Learning the difference between a strait and a flush or two pair and four of a kind can be a real challenge for someone who didn’t grow up playing cards all the time AND isn’t good with numbers. I’m more of a board game person or a truth-or-dare extraordinaire if there ever was one, but put me at a poker table and I will lose every penny I have.

One night each week, a teacher named Paula cooks snacks and invites some teachers over for a night of laughter and light gambling. As a poor college graduate with no career to speak of yet, I kind of refuse to play with my money because I’m so bad at it, but I do love to go for the company (ok you got me, and the snacks.)

What I love most about poker night is sitting back and watching (and sometimes joining in on) the teachers interacting like a family unit. We sit around the kitchen table in our socks and sweatpants, laughing and joking, trading poker chips back and forth with each game. They make up their own versions of poker games, bending rules and creating new ones.

Some of the teachers are from all over the Lower 48—from the odd places where coke becomes POP and where words like candy are pronounced with only two syllables. They all make fun of Kim and me for our southern drawl—our tendency to stretch two-syllable words into three syllable words (ca-un-dy). Some of the people around the table are native Eskimos, so their English has that very specific Yupik sound, and even their senses of humor add a diverse and interesting element to the night. Because the teachers live in such a tiny community and know each other so well, the familial dynamic is fun and comfortable.

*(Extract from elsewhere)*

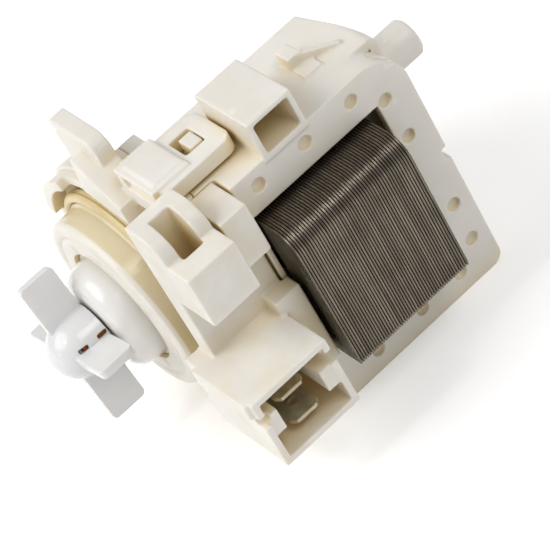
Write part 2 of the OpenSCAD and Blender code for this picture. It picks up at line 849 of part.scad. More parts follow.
module plug_carrier() color("ivory") {
    z0 = plug_top - plug_h;
    stop_y = wall_y - stop_w;
    shoulder_h = 3;
    collar = 1;
    collar_h = 3.4;
    slot_h = 2.6;
    slot_floor = 2;
    tip_w = 5;
    difference() {
        union() {
            block([carrier_x, hook_y, z0], [carrier_x + carrier_t, wall_y, hook_low]);
            slab_y(hook_y, hook_y + hook_w) hook_profile();
            block([carrier_x, stop_y, hook_bottom], [stop_right, stop_y + stop_w, hook_low]);
            block([carrier_x + cut, plug_y, z0], [plug_right, plug_back, plug_top]);
            block([neck_right - 3, plug_y, z0], [carrier_x + 2, plug_y + 4, plug_top]);
            block([carrier_x, plug_back - cut, z0], [wall_right, wall_y, plug_top + shoulder_h]);
            block([case_right + seat, plug_back - cut, z0],
                [wall_right, opening_y - seat, plug_top + shoulder_h]);
            block([carrier_x + 3, plug_y - collar, plug_top - collar_h],
                [plug_right - collar, plug_back, plug_top]);
        }
        block([carrier_x + 3, hook_y + (hook_w - hook_slot) / 2, hook_bottom + slot_floor],
            [hook_right - tip_w, hook_y + (hook_w + hook_slot) / 2, hook_top + cut]);
        difference() {
            block([plug_right - plug_depth, plug_y + plug_wall, z0 + plug_wall],
                [plug_right + cut, plug_back - plug_wall, plug_top - plug_wall]);
            ledges();
        }
        block([plug_right - 4, plug_back - plug_wall - cut, key_top],
            [plug_right + cut, plug_back + cut, key_top + slot_h]);
        block([plug_right - 2.6, plug_y - 2 * cut, key_top - cut],
            [plug_right + cut, plug_y + plug_wall + cut, key_top + slot_h - cut]);
        for (z = [tab_mid_z - tab_pitch / 2, tab_mid_z + tab_pitch / 2])
            block([carrier_x - cut, plug_mid_y - tab_w / 2, z - tab_t / 2],
                [plug_right - plug_depth + cut, plug_mid_y + tab_w / 2, z + tab_t / 2]);
        block([carrier_x - 4, plug_y - cut, z0 - cut],
            [neck_right + seat - 0.05, flange_back + seat, hook_top + cut]);
        rod_y(flange_r + seat, flange_y - finger_len - seat, flange_back + seat);
    }
}

module terminal_at(z, back) color("#8f8878") {
    tip = plug_right - plug_depth + tab_len - back;
    root = carrier_x + 0.2;
    half = tab_w / 2;
    bevel_len = 1.2;
    bevel_w = 0.9;
    hole_back = 4.4;
    translate([0, plug_mid_y, z - tab_t / 2]) linear_extrude(tab_t) difference() {
        polygon([
            [root, -half], [tip - bevel_len, -half], [tip, bevel_w - half], [tip, half - bevel_w],
            [tip - bevel_len, half], [root, half]
        ]);
        translate([tip - hole_back, 0]) circle(tab_hole_r);
    }
}

module upper_terminal() terminal_at(tab_mid_z + tab_pitch / 2, tab_step);
module lower_terminal() terminal_at(tab_mid_z - tab_pitch / 2, 0);

pump_head();
seal_ring();
bearing_boss();
impeller();
impeller_insert();
shaft();
drive_claw();
rotor_carrier();
rotor_magnet();
front_bearing();
rear_bearing();
front_bearing_mount();
rear_bearing_mount();
front_thrust_washer();
rear_thrust_washer();
core_stack();
upper_bobbin();
lower_bobbin();
upper_winding();
lower_winding();
motor_housing();
plug_carrier();
upper_terminal();
lower_terminal();
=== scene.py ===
"""Looks for a washer drain pump: soft moulded edges, aged plastics, steel and dull terminals."""

import math

import bmesh
import bpy
import numpy as np
from bpy.props import FloatProperty, FloatVectorProperty, IntProperty, PointerProperty
from mathutils import Matrix, Vector


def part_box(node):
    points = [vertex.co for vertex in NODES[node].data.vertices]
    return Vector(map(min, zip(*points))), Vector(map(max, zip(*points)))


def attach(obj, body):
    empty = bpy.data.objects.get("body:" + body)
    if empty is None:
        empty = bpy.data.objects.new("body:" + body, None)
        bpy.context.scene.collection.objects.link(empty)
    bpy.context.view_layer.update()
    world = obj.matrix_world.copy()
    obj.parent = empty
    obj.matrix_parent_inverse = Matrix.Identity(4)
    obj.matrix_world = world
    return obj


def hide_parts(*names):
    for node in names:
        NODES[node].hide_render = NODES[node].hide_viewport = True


bl_info = {
    "name": "Drain pump looks",
    "version": (1, 0, 0),
    "blender": (4, 5, 0),
    "location": "View3D > Sidebar > Drain pump",
    "description": "Dresses the drain pump's solids with soft edges, marks and materials",
    "category": "Object",
}

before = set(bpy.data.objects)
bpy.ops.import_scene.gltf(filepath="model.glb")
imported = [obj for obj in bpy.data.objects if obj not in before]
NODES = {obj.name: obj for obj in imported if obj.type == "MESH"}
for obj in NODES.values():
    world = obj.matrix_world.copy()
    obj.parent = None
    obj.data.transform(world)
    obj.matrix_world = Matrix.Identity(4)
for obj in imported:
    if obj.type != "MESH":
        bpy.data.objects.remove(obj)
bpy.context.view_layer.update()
MM = 0.001

# Stations along the pump axis and radii about it, in millimetres, as the solids have them
SPIGOT_FRONT, SPIGOT_BACK, SPIGOT_R = -2.0, 3.0, 18.5
SEAT_R, MOUTH_R = 19.0, 11.9
FINGER_FRONT, FINGER_R = 2.5, 24.8
FLANGE_FRONT, FLANGE_BACK, FLANGE_R = 6.0, 9.0, 25.6
STACK_FRONT, SHEET_PITCH = 18.2, 0.545
DOME_CENTRE, HUB_BACK, HUB_R = -12.0, -7.0, 6.0
REAR_FACE, FLOOR = 54.4, -26.5

# The glossy band on the spigot: where it begins and is full along the axis, from the front and
# from the back, and by radius, from the inside and from the outside
BAND_FRONT, BAND_BACK = (-1.1, -0.5), (6.2, 5.4)
BAND_INSIDE, BAND_OUTSIDE = (17.2, 18.0), (22.4, 21.6)

# How far apart the winding's turns are drawn, in millimetres
TURN_PITCH = 0.28274

# The grid and how often it is smoothed where a part is thinner than the moulded bodies
BLADE_GRID, BLADE_PASSES = 0.16, 7
TERMINAL_GRID, TERMINAL_PASSES = 0.12, 3

# How near to a stated cylinder or dome a point of the grid is pulled onto it, how near it then has
# to be to get the cylinder's true normal, and how far its own normal has to lean that way
PULL_MM, DOME_PULL_MM, NORMAL_MM, LEAN = 0.16, 0.14, 0.03, 0.5

# The ejector rings: the circle of those on the spigot's rim, and how thick a ring is drawn
RING_CIRCLE, RING_WIDTH = 13.2, 0.12

# The floor's half width in metres, the lamps behind and near as shares of the main lamp's power,
# and the near lamp's width in metres
FLOOR_HALF, RIM_SHARE, SPARK_SHARE, SPARK_SIZE = 2.5, 0.32, 0.13, 0.09

# The photograph's width, and the focal length that its edges give, in its pixels
PHOTO_PX, FOCAL_PX = 550, 3200.0
SENSOR_MM = 36.0


def linear(code):
    """Turns an sRGB hex value into the linear colour that a shader socket takes."""
    parts = [int(code[i : i + 2], 16) / 255 for i in (1, 3, 5)]
    return [c / 12.92 if c <= 0.04045 else ((c + 0.055) / 1.055) ** 2.4 for c in parts] + [1.0]


def add(tree, kind, inputs=None, output=0, **settings):
    """Adds a node, gives it settings, sets or links its inputs by name or number, and gives back
    one of its outputs."""
    made = tree.nodes.new("ShaderNode" + kind)
    for name, value in settings.items():
        setattr(made, name, value)
    for name, value in (inputs or {}).items():
        if isinstance(value, bpy.types.NodeSocket):
            tree.links.new(value, made.inputs[name])
        else:
            made.inputs[name].default_value = value
    return made.outputs[output] if len(made.outputs) else None


def new_material(name):
    """An empty material, its nodes, and the place on the part in millimetres."""
    made = bpy.data.materials.new(name)
    made.use_nodes = True
    tree = made.node_tree
    tree.nodes.clear()
    metres = add(tree, "TexCoord", output="Object")
    place = add(tree, "VectorMath", {0: metres, "Scale": 1 / MM}, operation="SCALE")
    return made, tree, place


def finished(made, colour, normal, roughness, **constants):
    """Gives a material its main shader. What changes over the surface is linked; the constants,
    named with _ for a space, are set on the shader's own sockets."""
    inputs = {"Base Color": colour, "Normal": normal, "Roughness": roughness}
    inputs.update({name.replace("_", " "): value for name, value in constants.items()})
    surface = add(made.node_tree, "BsdfPrincipled", inputs)
    add(made.node_tree, "OutputMaterial", {"Surface": surface})
    return made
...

It’s not just the accents and the humor; it’s the fact that each person is just so drastically different. We have the girly girl, the mother figure, the talkative one, the sporty one, the principal of the school, the awkward ones (no, not me this time), and then there’s the girl who said she’d never live in Newtok (yes, me). It’s amazing how families like these are born out of circumstance, and, as the newest outsider, I feel honored to be able to observe and experience this special kind of communal camaraderie for a few months. Even though my lack of poker skills will hopefully fade with time, I know the memories of these poker nights will never go away.